Ao trabalhar por mais de
40 anos como babá para famílias de classe média alta entre Chicago e Nova
Iorque, Vivian Maier levava as crianças para passear nas periferias
empobrecidas daquelas cidades. Extremamente discreta e solitária, era
estranhamente viciada em coletar jornais e revistas nos seus aposentos, que
sempre mantinha trancados. Sozinha ou acompanhada nas suas andanças, Maier
capturava, com sua Rolleiflex, as ações e emoções de anônimos sem-tetos,
desempregados, bêbados, loucos, trabalhadores braçais em inóspitas condições,
crianças chorando, casais brigando, a imundice e a pobreza gritando calada que
só quem gosta de pobreza é intelectual de esquerda.
Uma obscura missão
levava Maier a fotografar freneticamente esse mundo, mesmo que ela mesma não
pudesse vê-lo além do visor de sua câmera. Maier não revelou quase nada dos
mais de 150 mil retratos que tirou. Talvez sua obsessão com o fotografar
sugasse quase todo o seu salário na compra de novos rolos. Talvez não sobrasse
dinheiro para o processamento dos seus milhares de cartuchos selados, um dia
descobertos num depósito de aluguel.
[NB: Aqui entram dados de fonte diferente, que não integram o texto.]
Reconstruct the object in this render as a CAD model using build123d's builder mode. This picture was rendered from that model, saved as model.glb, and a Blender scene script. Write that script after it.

Em função do extraordinário talento e
atual reconhecimento da obra de Vivian Maier, qualquer de seus retratos
revelados em vida, do tamanho de um cartão postal, ou menor, não vale menos que
4 mil reais.
O enredo do outro
protagonista desta crônica também nos surpreende. Há mais de 40 anos residindo
em Paris, Sebastião Salgado foi criado por fazendeiros abastados do Vale do Rio
Doce. Não seguiu o destino que talvez lhe fosse mais fácil: cuidar e expandir
as posses de seus pais. Sensível aos disparates econômicos e políticos do
Brasil dos anos 60, rebelou-se. Enquanto estudava economia na USP, foi membro
de um grupo de resistência à ditadura, a Juventude Universitária Católica.
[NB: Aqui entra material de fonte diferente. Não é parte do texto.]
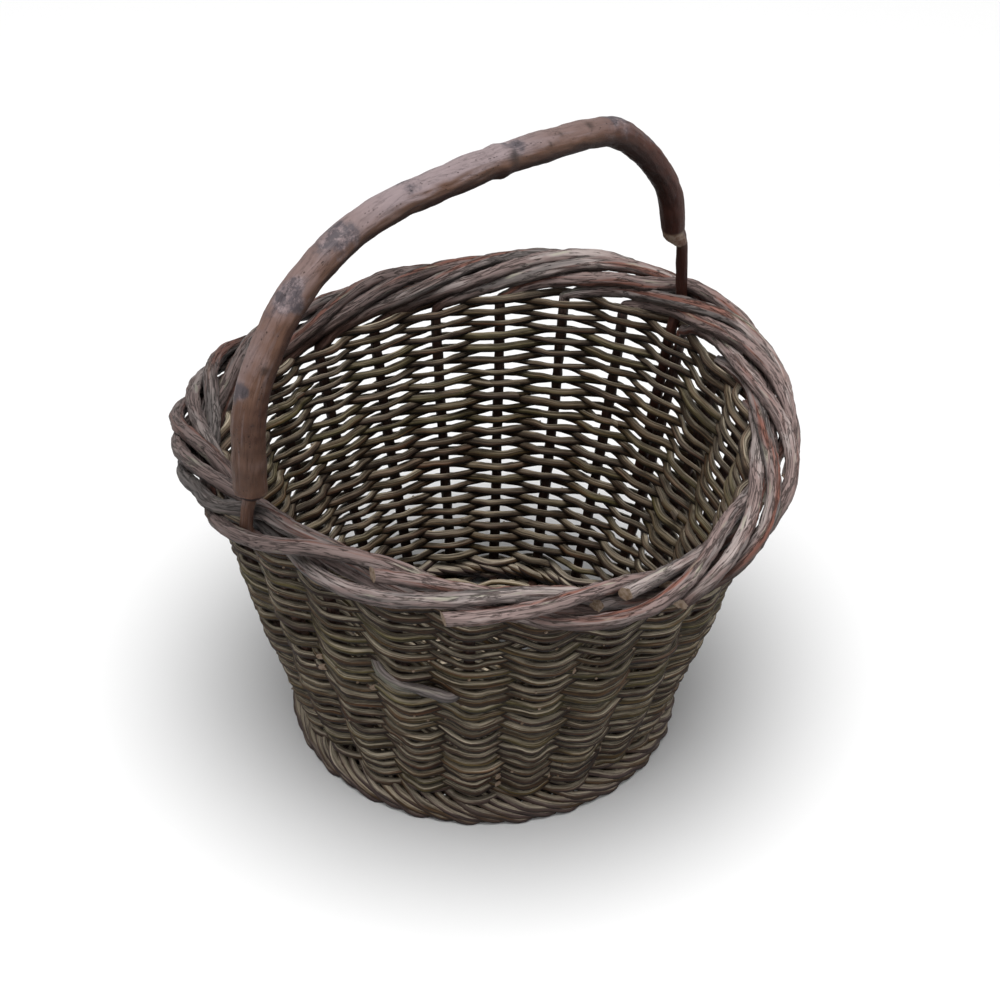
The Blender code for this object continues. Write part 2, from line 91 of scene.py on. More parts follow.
class BasketSizes(bpy.types.PropertyGroup):
    """The sizes that the rods' paths follow."""

    rim_radius: length("Rim radius", 0.2, "Outside of the border")
    rim_height: length("Rim height", 0.242, "Top of the border, on average")
    rim_rise: length("Rim rise", 0.014, "How much higher the border stands at the handle")
    foot_radius: length("Foot radius", 0.133, "Outside of the twined rods at the foot")
    wall_belly: length("Wall belly", 0.004, "How far the wall swells between foot and rim")
    handle_top: length("Handle top", CAD_BOX[1].z, "Highest point of the handle")
    stake_radius: length("Stake radius", 0.004, "Half a stake's thickness")
    wale_radius: length("Foot rod radius", 0.0033, "Half a foot rod's thickness")
    stick_radius: length("Base stick radius", 0.0045, "Half a base stick's thickness")
    tie_radius: length("Tie radius", 0.0022, "Half the thickness of the rod that ties the sticks")
    weaver_radius: length("Weaver radius", 0.0029, "Half a wall weaver's thickness at its thick end")
    base_weaver_radius: length("Base weaver radius", 0.0021, "Half a base weaver's thickness")
    border_radius: length("Border rod radius", 0.0056, "Half a stake's thickness where it lies in the border")
    tail_radius: length("Tail radius", 0.004, "Half the thickness of the handle's slim ends")
    butt_radius: length("Handle butt radius", 0.0103, "Half the handle's thickness at its thick end")
    tip_radius: length("Handle tip radius", 0.0078, "Half the handle's thickness at its thin end")
    wall_rounds: count("Wall rounds", 44, WALL_COURSES, "How many rods high the wall is")
    base_rounds: count("Base rounds", 15, BASE_COURSES, "How many rods of weaving the base has")


class BasketColours(bpy.types.PropertyGroup):
    """The colours of bark and wood."""

    weaver_brown: colour("Weaver brown", (0.092, 0.05, 0.02), "Main colour of the wall's rods")
    weaver_tan: colour("Weaver tan", (0.17, 0.118, 0.06), "Lighter rods")
    weaver_olive: colour("Weaver olive", (0.12, 0.098, 0.034), "Greenish rods")
    weaver_plum: colour("Weaver plum", (0.055, 0.029, 0.02), "Purplish rods")
    weaver_rust: colour("Weaver rust", (0.13, 0.048, 0.02), "Reddish patches of the wall's rods")
    # Laid on upper sides: real weathering, and a painted highlight too
    weathered_highlight: colour("Weathered grey", (0.58, 0.5, 0.375), "Pale grey bloom on upper sides")
    border_mauve: colour("Border mauve", (0.245, 0.18, 0.167), "Main colour of the border's bark")
    border_pink: colour("Border pink", (0.37, 0.31, 0.292), "Pale patches of the border")
    border_grey: colour("Border grey", (0.165, 0.143, 0.136), "Grey patches of the border")
    border_lichen: colour("Border lichen", (0.36, 0.35, 0.27), "Greenish pale patches of the border")
    border_red: colour("Border red", (0.19, 0.068, 0.045), "Red patches of the border")
    seam_brown: colour("Seam brown", (0.022, 0.014, 0.011), "Bottoms of cracks and wrinkles")
    # The stakes' red bark, darkened as painted shade where the weaving covers them
    shaded_stake_red: colour("Stake red", (0.05, 0.023, 0.016), "Stakes where the weaving covers them")
    wale_purple: colour("Foot purple", (0.085, 0.055, 0.05), "Rods twined at the foot")
    branch_brown: colour("Branch brown", (0.125, 0.064, 0.042), "Main colour of the handle's bark")
    # Laid on top of the handle as a painted highlight as well as its own mauve
    branch_mauve_and_highlight: colour("Branch mauve", (0.265, 0.208, 0.212), "Smooth mauve bark on top of the handle")
    branch_slate: colour("Branch slate", (0.06, 0.054, 0.064), "Slate patches of the handle")
    # Laid on the handle's underside as painted shade as well as its own red
    branch_red_and_shade: colour("Branch red", (0.052, 0.0115, 0.006), "Dark red bark of the handle")
    cut_wood: colour("Cut wood", (0.24, 0.18, 0.135), "Cut ends of the rods, and buds")
    base_tan: colour("Base tan", (0.16, 0.112, 0.068), "Sticks and weaving of the base")


class BasketStage(bpy.types.PropertyGroup):
    """The floor, lamps and camera."""

    camera_place: bpy.props.FloatVectorProperty(
        name="Camera place", default=(-0.80936, -0.85194, 1.05055), subtype="TRANSLATION"
    )
    camera_aim: bpy.props.FloatVectorProperty(
        name="Line of sight", default=(0.55521, 0.57494, -0.60099), subtype="DIRECTION"
    )
    camera_roll: bpy.props.FloatProperty(name="Camera roll", default=math.radians(0.72), subtype="ANGLE")
    camera_lens: bpy.props.FloatProperty(name="Lens", default=80.88, subtype="DISTANCE_CAMERA")
    lamp_power: bpy.props.FloatProperty(name="Overhead lamp", default=420, subtype="POWER")
    fill_power: bpy.props.FloatProperty(name="Side lamps", default=3, subtype="POWER")
    sky_strength: bpy.props.FloatProperty(name="Light from all round", default=0.22)
    floor_colour: colour("Floor colour", (0.88, 0.88, 0.88), "Pale floor")


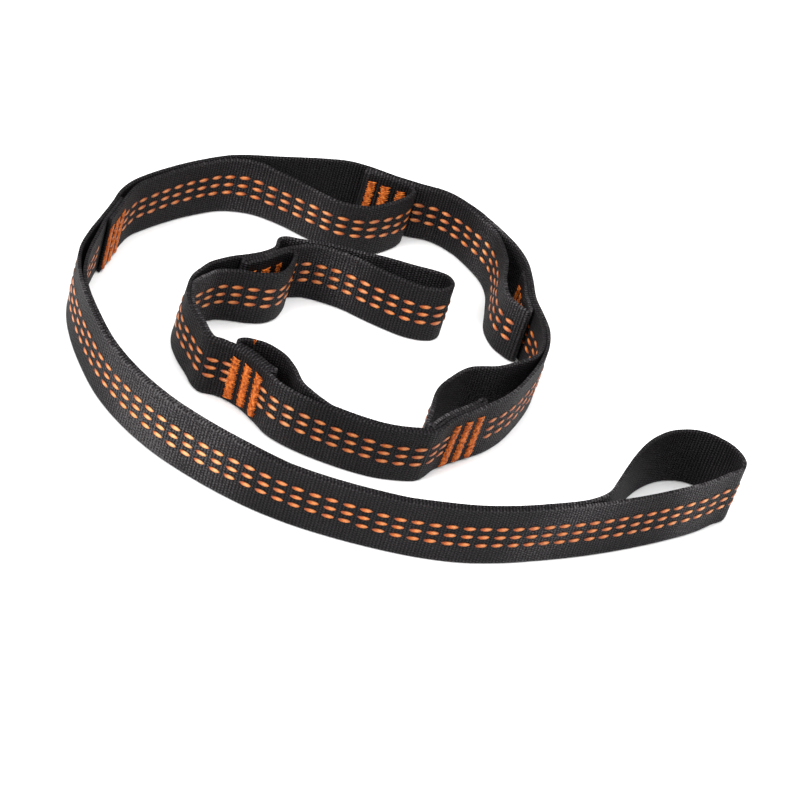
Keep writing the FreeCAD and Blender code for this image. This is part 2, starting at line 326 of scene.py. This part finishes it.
def new_mesh(name, points, faces, uvs, material):
    """An object from vertices, faces and one UV place per vertex. Faces share vertices, and shade smooth."""
    mesh = bpy.data.meshes.new(name)
    mesh.from_pydata(points, [], faces)
    layer = mesh.uv_layers.new(name="along")
    for loop in mesh.loops:
        layer.data[loop.index].uv = uvs[loop.vertex_index]
    mesh.polygons.foreach_set("use_smooth", [True] * len(mesh.polygons))
    mesh.materials.append(material)
    piece = bpy.data.objects.new(name, mesh)
    bpy.context.scene.collection.objects.link(piece)
    return piece


def side_direction(path, station):
    """The direction to the left of a path, averaged over a short stretch."""
    ahead = path.at(min(station + SIDE_REACH, path.length))
    behind = path.at(max(station - SIDE_REACH, 0))
    return 1j * (ahead - behind) / abs(ahead - behind)


def web_stations(path, start, end):
    """Even steps, a whole number of them, with more where the path turns sharply."""
    count = round((end - start) / WEB_STEP)
    even = [start + (end - start) * i / count for i in range(count + 1)]
    stations = []
    for i, (a, b) in enumerate(zip(even, even[1:])):
        stations.append((a, i))
        turn = abs(cmath.phase(side_direction(path, b) / side_direction(path, a)))
        extra = int(turn / SHARP_TURN)
        stations += [(a + (b - a) * k / (extra + 1), i) for k in range(1, extra + 1)]
    stations.append((end, count))
    return stations


def store_painted_sheen(piece, painted_sheen):
    """Stores the painted sheen at each vertex, for the materials."""
    piece.data.attributes.new("painted_sheen", "FLOAT", "POINT").data.foreach_set("value", painted_sheen)


def webbing(name, path, start, end, material):
    """A closed ribbon of webbing that stands on its edge along part of a path, with a scalloped selvage."""
    face = EDGE + [(HALF, height) for height in FACE_HEIGHTS]
    face += [(t, WEB_WIDTH - z) for t, z in EDGE[::-1]]
    profile = face + [(-t, z) for t, z in face[::-1]]
    points = []
    uvs = []
    painted_sheen = []
    for station, step in web_stations(path, start, end):
        centre = path.at(station)
        left = side_direction(path, station)
        notch = SCALLOP if step % SCALLOP_EVERY == 0 else 0
        for t, z in profile:
            depth = notch if abs(t) < HALF else 0
            height = min(max(z, depth), WEB_WIDTH - depth)
            points.append(row_point(centre + t * left, height))
            uvs.append((station * MM, z * MM))
            # The painted sheen at this place
            painted_sheen.append(spread(PAINTED_SHEENS, centre, 0.0))
    n = len(profile)
    rings = len(points) // n
    faces = []
    for r in range(rings - 1):
        for k in range(n):
            faces.append((r * n + k, r * n + (k + 1) % n, (r + 1) * n + (k + 1) % n, (r + 1) * n + k))
    faces.append(tuple(range(n))[::-1])
    faces.append(tuple(range((rings - 1) * n, rings * n)))
    piece = new_mesh(name, points, faces, uvs, material)
    store_painted_sheen(piece, painted_sheen)
    return piece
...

Perseguido pelos militares, exilou-se em Paris, onde continuou a trabalhar para
seu grupo e cursou doutorado na prestigiada Sorbonne.
Em 1970, aos 26 anos, Salgado
comprou uma Pentax Spotmatic II, para ajudar Lélia, sua esposa, em seus
trabalhos de estudante de arquitetura. Não entendiam nada de fotografia. Foi
paixão instantânea. Sebastião e Lélia logo tecem um novo sonho: largar tudo,
comprar uma velha Kombi, montar um laboratório fotográfico nela mesma, e sair
trabalhando por toda a África. Antes de terminar sua tese, ele obteve um
excelente emprego junto à Organização Mundial do Café. Transferiu-se para
Londres, comprou um esplêndido carro, alugou um belo apartamento ao lado do
Hyde Park, e passou a viajar de graça por todo o mundo. Não podia esperar algo
melhor de um emprego, mas isso veio. Realizou gratificantes projetos
comunitários de enorme desenvolvimento econômico e social em Ruanda, Burundi,
Congo, Uganda e Quênia.
Salgado descobriu que de
fato queria fazer muito mais pela humanidade, e que queria muito mais da vida,
do que conforto e prestígio próprios. Seu trabalho independente como
foto-jornalista já lhe dava confiança e lhe aguçava a imaginação. Resultado:
largou tudo para trás para se tornar fotógrafo do mundo. Vendeu o que possuía e
investiu em equipamento fotográfico de peso. O sucesso veio rápido, ao receber
inúmeros prêmios e ser muito bem pago por agências de publicidade, organizações
variadas, além de grandes revistas e jornais europeus. Já retratou mais de 120
países. Seus projetos são longos e sempre de muita relevância social. A cada um
deles dedica entre seis e oito anos! Vai e vive com as pessoas que fotografa
nos rincões mais remotos do planeta. Mundo afora, já fotografou, por exemplo,
os trabalhadores que atuam em tarefas em extinção, por conta dos avanços da
mecanização e da tecnologia (Trabalhadores); os milhões pessoas em fuga
massiva ou morrendo de fome (Êxodos); e os habitantes desse planeta
ainda a viver como se fazia a milênios atrás, como os nômades de Mali (Gênesis, atualmente
em exposição em Belo Horizonte).
Para nós, os
interessados nesses fenomenais artistas, não falta informação. Recentemente foi
lançado um excelente documentário, Finding Vivian Maier, certamente
disponível no Brasil em breve. Também recente é o maravilhoso livro de
Sebastião Salgado, Da minha terra à Terra. A custo bem baixo, foi
lançado em brochura pela ed. Paralela. Tudo isso é, para mim, uma profunda fonte
de inspiração sobre como ver, viver, fotografar, ensinar e aprender.